Northwestern engineers printed artificial neurons that can generate electrical signals realistic enough to activate living mouse brain cells. The science is strange and elegant. The infrastructure sentence is sharper. Mark Hersam tied the work to AI's power consumption, heat, nuclear buildout, and water-cooled data centers. [1]
On Sunday, the paper argued that printed neurons made the AI data-center problem biological. Monday's source language strengthens the frame: the brain is five orders of magnitude more energy-efficient than a digital computer, and today's AI scaling model is running into physical limits. [1]
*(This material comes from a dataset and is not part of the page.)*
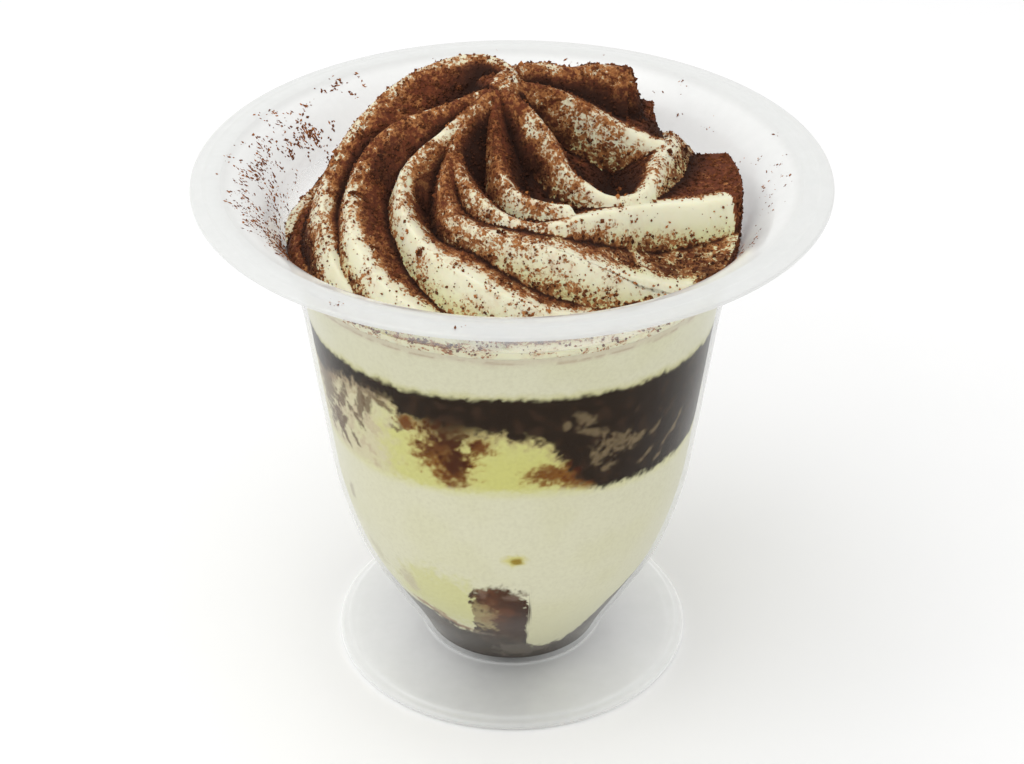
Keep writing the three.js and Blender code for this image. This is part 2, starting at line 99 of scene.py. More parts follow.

The devices are not practical AI hardware. They are flexible, printed, molybdenum-disulfide and graphene systems that produce neuron-like spike patterns and communicate with living tissue. [1][2] The claim is mechanism, not miracle.
That is why the story belongs in Life rather than only Technology. AI's resource bill has been discussed as electricity, water, and zoning. Northwestern asks whether the better computer model is wet, soft, heterogeneous, and biological.
The caution is just as important as the wonder. A lab device talking to mouse tissue is not a replacement data center. But it changes the metaphor from bigger chips and more cooling to different materials, different signals, and a different tolerance for complexity.
The water-and-power story has not vanished. It has found a neuron.